▸ **DATA IN THIS EXERCISE**:
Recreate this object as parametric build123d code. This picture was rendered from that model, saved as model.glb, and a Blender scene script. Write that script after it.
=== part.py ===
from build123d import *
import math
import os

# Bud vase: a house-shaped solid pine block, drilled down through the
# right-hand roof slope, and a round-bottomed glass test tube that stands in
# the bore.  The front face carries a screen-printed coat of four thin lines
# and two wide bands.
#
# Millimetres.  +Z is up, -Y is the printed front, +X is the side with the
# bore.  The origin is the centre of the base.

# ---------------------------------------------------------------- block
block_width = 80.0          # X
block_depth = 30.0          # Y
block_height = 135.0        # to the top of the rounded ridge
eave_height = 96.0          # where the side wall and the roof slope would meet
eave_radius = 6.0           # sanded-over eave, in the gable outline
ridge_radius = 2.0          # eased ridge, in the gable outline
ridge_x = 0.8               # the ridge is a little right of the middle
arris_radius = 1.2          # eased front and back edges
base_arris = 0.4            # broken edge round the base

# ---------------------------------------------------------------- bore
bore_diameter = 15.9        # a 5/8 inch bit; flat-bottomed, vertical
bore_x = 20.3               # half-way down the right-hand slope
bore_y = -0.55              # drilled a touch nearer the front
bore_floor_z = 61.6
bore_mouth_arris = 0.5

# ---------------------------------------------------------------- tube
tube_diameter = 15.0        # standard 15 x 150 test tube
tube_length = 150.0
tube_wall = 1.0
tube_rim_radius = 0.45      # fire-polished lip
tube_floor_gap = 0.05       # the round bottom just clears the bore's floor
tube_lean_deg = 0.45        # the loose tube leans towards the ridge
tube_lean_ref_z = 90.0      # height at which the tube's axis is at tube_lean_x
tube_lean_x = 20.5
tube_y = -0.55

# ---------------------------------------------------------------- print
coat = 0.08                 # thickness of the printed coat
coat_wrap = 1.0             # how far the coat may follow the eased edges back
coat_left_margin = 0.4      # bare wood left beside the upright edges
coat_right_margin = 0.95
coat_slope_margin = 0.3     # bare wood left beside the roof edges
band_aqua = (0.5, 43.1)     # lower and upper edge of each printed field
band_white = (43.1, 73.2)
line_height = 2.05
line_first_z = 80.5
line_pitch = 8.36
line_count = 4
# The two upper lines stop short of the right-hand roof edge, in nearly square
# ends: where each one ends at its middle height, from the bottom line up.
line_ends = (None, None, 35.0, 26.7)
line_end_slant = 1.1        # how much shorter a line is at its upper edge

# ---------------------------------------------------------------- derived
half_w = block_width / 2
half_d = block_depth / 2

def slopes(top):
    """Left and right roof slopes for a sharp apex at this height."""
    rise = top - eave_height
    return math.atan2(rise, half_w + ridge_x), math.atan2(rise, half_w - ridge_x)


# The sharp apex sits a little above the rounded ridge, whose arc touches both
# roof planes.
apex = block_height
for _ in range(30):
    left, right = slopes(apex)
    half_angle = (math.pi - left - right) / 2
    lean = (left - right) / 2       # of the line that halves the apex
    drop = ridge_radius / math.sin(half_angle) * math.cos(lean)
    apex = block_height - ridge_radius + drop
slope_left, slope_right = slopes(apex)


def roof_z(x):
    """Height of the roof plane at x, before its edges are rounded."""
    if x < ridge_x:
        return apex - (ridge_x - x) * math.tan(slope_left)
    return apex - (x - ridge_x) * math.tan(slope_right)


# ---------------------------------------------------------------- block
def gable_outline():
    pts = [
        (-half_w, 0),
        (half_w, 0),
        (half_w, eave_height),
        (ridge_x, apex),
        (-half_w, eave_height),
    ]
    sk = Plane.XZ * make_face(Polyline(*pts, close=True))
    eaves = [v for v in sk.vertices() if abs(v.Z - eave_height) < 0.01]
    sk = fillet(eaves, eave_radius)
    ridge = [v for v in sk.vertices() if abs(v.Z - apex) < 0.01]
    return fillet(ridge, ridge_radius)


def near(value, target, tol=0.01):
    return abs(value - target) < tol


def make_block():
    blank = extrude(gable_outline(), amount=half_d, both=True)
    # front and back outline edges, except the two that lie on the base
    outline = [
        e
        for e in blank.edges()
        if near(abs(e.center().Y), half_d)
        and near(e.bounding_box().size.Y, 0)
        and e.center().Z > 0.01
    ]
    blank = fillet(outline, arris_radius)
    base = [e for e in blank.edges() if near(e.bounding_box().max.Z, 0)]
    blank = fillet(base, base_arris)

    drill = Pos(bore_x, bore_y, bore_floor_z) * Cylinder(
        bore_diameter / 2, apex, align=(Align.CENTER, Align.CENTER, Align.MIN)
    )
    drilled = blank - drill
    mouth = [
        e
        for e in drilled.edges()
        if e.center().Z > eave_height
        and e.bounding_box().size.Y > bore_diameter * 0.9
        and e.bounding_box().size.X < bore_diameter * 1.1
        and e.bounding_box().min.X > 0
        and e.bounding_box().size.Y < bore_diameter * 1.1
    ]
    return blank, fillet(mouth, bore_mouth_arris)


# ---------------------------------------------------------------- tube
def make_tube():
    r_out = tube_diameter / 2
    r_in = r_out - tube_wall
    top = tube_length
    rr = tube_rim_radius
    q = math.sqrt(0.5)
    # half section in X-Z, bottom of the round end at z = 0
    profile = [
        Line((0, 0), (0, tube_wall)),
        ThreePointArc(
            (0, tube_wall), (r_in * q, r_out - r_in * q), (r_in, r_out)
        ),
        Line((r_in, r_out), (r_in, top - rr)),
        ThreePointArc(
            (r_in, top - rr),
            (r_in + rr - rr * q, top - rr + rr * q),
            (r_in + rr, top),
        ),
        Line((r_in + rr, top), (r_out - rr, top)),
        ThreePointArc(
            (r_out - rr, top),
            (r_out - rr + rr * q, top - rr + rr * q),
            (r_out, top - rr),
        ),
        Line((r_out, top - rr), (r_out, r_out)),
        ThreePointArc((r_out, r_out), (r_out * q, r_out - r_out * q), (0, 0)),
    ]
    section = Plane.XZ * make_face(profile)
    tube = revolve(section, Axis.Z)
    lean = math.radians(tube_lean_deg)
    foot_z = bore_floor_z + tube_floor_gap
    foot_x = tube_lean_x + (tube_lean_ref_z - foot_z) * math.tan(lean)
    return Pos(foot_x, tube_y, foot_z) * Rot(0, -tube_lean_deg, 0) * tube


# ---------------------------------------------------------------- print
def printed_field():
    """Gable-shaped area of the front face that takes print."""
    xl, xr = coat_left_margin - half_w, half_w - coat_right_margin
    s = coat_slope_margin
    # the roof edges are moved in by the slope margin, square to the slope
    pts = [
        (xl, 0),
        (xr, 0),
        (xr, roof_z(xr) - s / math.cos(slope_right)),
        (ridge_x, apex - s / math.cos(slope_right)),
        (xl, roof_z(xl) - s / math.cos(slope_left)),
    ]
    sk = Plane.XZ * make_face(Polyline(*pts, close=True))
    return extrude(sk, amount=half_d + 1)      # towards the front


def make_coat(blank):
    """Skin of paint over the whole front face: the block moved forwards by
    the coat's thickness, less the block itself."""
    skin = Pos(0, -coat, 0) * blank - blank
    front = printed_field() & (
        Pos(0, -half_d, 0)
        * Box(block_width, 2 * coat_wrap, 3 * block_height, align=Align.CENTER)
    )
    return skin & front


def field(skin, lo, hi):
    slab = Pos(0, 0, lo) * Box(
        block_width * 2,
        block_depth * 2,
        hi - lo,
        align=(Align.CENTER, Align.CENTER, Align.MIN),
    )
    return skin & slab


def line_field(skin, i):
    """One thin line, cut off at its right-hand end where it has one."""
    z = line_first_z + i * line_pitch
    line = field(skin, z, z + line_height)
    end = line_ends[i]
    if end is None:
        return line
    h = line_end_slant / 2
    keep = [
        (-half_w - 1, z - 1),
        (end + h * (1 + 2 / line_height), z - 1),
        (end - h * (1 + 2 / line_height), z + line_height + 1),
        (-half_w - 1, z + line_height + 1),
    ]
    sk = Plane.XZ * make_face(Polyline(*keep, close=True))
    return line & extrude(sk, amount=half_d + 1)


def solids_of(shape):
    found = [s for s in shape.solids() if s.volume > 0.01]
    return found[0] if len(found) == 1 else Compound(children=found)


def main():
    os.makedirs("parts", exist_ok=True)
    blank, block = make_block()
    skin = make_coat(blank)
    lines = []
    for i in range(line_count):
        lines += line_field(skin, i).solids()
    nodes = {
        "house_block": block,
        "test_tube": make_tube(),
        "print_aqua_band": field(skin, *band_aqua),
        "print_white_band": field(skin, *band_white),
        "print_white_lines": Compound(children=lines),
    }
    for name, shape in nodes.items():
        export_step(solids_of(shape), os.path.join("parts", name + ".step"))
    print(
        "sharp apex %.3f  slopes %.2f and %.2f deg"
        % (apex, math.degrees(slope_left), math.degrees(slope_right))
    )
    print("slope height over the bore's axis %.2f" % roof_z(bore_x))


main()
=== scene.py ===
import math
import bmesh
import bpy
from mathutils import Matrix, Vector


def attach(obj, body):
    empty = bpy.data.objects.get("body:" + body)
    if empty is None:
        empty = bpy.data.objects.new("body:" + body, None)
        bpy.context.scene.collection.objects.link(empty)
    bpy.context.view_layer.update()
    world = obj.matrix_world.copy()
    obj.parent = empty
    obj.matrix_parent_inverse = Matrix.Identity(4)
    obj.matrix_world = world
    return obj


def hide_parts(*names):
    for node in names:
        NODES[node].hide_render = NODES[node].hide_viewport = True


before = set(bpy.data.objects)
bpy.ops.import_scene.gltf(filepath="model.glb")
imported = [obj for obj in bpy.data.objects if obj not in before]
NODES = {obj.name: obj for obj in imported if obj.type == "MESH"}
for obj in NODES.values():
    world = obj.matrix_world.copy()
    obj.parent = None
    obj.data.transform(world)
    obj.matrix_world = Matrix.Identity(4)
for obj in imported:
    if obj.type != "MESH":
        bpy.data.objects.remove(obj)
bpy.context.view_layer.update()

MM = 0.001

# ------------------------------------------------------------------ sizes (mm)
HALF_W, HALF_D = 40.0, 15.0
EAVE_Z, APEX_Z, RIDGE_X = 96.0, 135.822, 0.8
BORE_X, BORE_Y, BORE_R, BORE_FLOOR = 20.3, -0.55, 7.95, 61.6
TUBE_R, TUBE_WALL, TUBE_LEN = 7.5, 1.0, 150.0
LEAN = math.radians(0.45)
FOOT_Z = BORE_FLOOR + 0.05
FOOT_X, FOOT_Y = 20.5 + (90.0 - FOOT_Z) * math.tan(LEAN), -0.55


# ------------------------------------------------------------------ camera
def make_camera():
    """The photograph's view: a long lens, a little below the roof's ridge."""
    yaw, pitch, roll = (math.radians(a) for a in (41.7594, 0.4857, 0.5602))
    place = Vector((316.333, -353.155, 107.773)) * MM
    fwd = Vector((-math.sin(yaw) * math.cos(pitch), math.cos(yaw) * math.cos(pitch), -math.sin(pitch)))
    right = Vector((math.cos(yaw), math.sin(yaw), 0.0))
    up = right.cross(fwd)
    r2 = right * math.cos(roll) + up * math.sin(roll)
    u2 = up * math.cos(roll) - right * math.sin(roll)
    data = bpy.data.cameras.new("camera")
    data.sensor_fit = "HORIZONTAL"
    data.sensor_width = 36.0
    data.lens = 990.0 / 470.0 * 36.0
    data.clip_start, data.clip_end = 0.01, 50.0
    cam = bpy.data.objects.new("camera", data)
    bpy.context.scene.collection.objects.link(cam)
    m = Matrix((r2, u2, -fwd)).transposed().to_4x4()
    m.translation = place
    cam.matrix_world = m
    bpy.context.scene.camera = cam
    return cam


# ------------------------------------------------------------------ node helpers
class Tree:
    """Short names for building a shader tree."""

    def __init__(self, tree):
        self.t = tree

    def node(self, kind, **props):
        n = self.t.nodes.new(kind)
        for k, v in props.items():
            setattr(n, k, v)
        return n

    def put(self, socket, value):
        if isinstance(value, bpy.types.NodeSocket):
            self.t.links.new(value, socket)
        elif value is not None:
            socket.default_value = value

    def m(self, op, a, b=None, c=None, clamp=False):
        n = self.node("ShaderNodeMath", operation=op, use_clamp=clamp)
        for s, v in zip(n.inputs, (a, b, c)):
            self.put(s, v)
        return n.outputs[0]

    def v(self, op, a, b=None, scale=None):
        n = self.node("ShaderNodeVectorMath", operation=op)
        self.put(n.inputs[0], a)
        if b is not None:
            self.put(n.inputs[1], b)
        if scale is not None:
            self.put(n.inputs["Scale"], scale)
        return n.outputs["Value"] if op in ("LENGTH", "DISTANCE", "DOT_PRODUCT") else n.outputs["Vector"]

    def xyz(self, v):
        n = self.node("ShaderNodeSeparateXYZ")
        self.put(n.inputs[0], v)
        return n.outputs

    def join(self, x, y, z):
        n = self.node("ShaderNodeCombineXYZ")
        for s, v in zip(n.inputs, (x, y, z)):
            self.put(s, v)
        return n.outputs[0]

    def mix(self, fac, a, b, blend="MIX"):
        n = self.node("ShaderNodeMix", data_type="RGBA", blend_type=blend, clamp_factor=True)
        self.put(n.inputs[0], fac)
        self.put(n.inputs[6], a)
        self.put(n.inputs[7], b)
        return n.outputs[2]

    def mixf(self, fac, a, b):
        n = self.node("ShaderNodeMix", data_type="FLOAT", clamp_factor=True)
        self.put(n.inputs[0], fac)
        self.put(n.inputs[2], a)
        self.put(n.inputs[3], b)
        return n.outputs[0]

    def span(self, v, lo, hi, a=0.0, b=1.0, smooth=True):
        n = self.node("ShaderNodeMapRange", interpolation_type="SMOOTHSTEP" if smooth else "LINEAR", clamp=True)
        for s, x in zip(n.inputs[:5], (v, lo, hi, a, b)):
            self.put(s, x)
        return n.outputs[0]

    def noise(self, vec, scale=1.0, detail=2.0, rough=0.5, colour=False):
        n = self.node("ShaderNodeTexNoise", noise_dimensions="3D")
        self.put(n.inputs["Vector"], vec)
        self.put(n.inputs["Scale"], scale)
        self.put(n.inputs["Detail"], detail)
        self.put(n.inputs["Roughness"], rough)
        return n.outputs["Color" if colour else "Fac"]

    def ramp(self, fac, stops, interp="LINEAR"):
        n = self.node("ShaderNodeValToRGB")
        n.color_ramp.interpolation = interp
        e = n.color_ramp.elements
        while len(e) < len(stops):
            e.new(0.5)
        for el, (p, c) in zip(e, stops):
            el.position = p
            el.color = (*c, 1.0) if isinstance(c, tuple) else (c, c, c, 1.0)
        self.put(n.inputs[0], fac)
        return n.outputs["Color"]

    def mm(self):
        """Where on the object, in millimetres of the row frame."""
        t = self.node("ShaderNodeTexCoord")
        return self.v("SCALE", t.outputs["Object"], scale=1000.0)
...
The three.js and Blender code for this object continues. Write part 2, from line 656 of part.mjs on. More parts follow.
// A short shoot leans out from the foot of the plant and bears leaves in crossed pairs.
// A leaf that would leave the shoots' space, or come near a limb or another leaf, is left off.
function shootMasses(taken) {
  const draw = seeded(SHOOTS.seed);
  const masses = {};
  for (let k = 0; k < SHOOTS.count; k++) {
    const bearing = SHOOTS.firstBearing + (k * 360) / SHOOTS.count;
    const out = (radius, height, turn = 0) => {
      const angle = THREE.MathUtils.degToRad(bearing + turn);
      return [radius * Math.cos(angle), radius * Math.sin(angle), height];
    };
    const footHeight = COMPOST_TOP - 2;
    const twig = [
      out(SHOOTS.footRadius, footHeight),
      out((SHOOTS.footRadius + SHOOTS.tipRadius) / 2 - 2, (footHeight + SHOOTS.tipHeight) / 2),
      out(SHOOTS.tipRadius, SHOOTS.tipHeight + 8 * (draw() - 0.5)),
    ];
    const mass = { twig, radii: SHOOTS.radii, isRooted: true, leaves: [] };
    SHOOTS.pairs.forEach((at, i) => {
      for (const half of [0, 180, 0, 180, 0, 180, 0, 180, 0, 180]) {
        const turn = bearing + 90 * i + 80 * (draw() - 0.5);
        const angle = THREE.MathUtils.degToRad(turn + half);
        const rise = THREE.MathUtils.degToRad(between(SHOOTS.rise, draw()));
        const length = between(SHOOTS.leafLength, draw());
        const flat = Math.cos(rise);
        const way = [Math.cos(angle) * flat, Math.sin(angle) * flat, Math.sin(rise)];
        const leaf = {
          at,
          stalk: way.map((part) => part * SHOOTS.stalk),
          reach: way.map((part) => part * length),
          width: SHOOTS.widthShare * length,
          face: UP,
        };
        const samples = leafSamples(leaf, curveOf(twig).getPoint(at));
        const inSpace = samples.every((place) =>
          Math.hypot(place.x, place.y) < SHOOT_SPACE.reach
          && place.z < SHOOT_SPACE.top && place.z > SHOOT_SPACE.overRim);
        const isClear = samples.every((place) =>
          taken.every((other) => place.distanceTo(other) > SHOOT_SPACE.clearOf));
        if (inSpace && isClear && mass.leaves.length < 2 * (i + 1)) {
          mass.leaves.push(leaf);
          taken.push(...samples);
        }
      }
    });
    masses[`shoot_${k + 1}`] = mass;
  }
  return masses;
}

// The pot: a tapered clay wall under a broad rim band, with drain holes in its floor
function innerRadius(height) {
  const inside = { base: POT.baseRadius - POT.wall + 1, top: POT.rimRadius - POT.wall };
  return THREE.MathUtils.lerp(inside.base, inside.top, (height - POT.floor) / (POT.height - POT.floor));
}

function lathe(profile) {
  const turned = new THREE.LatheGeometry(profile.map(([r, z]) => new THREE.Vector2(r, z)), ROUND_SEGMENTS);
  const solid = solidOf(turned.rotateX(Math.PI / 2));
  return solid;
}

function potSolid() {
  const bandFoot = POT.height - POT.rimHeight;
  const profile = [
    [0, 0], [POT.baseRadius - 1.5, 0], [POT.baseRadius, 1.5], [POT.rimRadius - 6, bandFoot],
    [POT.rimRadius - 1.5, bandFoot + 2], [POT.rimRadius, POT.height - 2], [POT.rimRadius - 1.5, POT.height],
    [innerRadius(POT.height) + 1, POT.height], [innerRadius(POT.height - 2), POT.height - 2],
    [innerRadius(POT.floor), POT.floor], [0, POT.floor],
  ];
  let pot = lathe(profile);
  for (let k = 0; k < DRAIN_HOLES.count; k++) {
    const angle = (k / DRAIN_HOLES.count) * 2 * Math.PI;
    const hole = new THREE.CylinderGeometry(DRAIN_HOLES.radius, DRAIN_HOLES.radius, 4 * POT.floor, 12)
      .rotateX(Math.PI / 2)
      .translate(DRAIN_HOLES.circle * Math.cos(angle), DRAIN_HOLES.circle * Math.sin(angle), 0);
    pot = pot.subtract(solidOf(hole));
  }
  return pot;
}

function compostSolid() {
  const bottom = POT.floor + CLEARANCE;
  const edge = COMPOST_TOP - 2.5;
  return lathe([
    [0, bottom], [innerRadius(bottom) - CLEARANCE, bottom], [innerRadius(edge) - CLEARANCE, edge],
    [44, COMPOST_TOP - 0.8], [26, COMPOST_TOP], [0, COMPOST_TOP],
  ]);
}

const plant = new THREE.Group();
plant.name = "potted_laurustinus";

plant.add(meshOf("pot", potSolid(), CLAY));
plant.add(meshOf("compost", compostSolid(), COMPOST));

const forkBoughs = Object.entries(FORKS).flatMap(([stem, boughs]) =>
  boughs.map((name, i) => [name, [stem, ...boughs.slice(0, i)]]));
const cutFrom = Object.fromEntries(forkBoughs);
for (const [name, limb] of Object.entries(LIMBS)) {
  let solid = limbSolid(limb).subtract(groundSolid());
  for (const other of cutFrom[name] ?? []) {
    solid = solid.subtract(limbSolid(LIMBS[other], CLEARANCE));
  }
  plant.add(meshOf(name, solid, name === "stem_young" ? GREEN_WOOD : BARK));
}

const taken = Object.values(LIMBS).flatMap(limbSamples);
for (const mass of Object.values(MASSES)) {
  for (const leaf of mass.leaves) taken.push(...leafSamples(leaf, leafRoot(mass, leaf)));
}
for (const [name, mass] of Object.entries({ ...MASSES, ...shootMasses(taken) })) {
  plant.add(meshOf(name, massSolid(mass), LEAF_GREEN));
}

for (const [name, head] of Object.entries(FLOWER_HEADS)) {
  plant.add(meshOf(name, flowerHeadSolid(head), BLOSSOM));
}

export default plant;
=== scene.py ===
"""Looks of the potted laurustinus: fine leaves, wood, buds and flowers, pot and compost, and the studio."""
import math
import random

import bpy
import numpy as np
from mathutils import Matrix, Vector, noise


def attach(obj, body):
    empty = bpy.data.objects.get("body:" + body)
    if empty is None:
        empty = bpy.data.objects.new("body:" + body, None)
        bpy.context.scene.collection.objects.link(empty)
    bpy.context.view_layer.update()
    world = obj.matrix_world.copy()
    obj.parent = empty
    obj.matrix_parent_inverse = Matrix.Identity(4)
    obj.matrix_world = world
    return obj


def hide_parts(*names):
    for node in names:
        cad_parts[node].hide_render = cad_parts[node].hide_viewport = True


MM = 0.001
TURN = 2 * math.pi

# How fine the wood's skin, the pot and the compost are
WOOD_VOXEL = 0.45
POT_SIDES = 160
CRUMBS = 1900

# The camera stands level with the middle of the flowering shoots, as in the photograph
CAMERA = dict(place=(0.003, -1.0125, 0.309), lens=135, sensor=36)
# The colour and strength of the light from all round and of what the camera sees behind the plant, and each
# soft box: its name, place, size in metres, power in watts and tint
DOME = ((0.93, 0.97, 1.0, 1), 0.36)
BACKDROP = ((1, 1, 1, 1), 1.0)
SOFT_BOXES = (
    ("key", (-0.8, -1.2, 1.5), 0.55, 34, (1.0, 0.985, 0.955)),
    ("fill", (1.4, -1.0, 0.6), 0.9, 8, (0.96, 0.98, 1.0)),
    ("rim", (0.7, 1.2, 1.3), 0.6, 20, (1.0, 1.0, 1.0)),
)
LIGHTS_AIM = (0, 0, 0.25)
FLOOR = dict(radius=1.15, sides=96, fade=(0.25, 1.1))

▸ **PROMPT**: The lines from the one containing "const plant = new THREE.Group();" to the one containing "cad_parts[node].hide_render = cad_parts[node].hide_viewport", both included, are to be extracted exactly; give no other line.

▸ **EXERCISE SOLUTION**:
const plant = new THREE.Group();
plant.name = "potted_laurustinus";

plant.add(meshOf("pot", potSolid(), CLAY));
plant.add(meshOf("compost", compostSolid(), COMPOST));

const forkBoughs = Object.entries(FORKS).flatMap(([stem, boughs]) =>
  boughs.map((name, i) => [name, [stem, ...boughs.slice(0, i)]]));
const cutFrom = Object.fromEntries(forkBoughs);
for (const [name, limb] of Object.entries(LIMBS)) {
  let solid = limbSolid(limb).subtract(groundSolid());
  for (const other of cutFrom[name] ?? []) {
    solid = solid.subtract(limbSolid(LIMBS[other], CLEARANCE));
  }
  plant.add(meshOf(name, solid, name === "stem_young" ? GREEN_WOOD : BARK));
}

const taken = Object.values(LIMBS).flatMap(limbSamples);
for (const mass of Object.values(MASSES)) {
  for (const leaf of mass.leaves) taken.push(...leafSamples(leaf, leafRoot(mass, leaf)));
}
for (const [name, mass] of Object.entries({ ...MASSES, ...shootMasses(taken) })) {
  plant.add(meshOf(name, massSolid(mass), LEAF_GREEN));
}

for (const [name, head] of Object.entries(FLOWER_HEADS)) {
  plant.add(meshOf(name, flowerHeadSolid(head), BLOSSOM));
}

export default plant;
=== scene.py ===
"""Looks of the potted laurustinus: fine leaves, wood, buds and flowers, pot and compost, and the studio."""
import math
import random

import bpy
import numpy as np
from mathutils import Matrix, Vector, noise


def attach(obj, body):
    empty = bpy.data.objects.get("body:" + body)
    if empty is None:
        empty = bpy.data.objects.new("body:" + body, None)
        bpy.context.scene.collection.objects.link(empty)
    bpy.context.view_layer.update()
    world = obj.matrix_world.copy()
    obj.parent = empty
    obj.matrix_parent_inverse = Matrix.Identity(4)
    obj.matrix_world = world
    return obj


def hide_parts(*names):
    for node in names:
        cad_parts[node].hide_render = cad_parts[node].hide_viewport = True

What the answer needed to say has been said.